» **Requirements**
Locate the string "this" in the listing below. Copy every line where it is found.

» **Data segment**

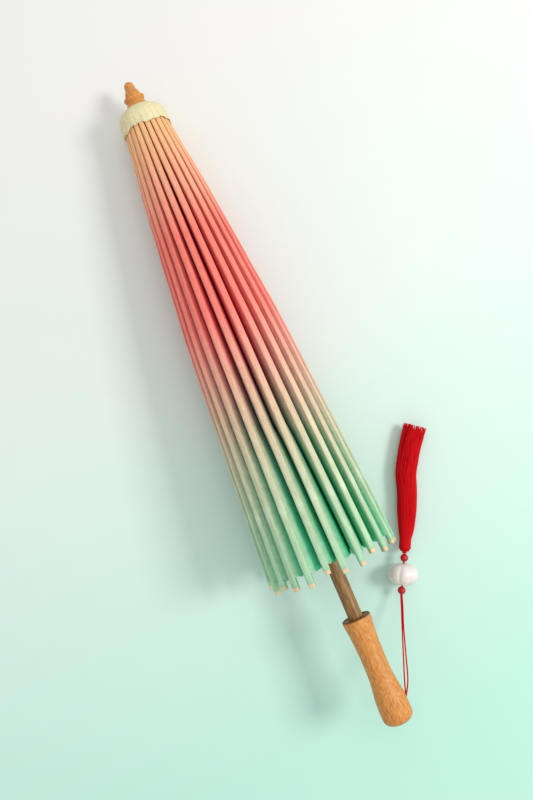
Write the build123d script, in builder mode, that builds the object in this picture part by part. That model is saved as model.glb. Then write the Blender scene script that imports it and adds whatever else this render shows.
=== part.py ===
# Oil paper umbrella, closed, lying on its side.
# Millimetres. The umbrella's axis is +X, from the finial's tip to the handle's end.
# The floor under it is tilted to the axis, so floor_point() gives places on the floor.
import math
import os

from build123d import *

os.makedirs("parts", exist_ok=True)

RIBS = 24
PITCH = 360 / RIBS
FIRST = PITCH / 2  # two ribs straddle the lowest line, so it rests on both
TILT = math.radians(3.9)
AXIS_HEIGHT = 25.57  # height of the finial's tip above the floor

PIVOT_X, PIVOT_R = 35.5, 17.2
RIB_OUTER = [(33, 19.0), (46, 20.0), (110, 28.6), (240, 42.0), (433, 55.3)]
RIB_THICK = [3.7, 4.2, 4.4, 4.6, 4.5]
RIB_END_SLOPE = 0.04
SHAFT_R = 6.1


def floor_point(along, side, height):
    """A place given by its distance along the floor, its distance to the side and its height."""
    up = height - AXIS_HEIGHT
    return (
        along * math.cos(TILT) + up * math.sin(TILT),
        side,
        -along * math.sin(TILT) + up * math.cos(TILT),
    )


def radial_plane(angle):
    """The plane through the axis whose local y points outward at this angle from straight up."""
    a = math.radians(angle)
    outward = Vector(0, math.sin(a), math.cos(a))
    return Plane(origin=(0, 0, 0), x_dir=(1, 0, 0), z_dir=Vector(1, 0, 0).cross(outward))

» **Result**
Write the build123d script, in builder mode, that builds the object in this picture part by part. That model is saved as model.glb. Then write the Blender scene script that imports it and adds whatever else this render shows.
    """The plane through the axis whose local y points outward at this angle from straight up."""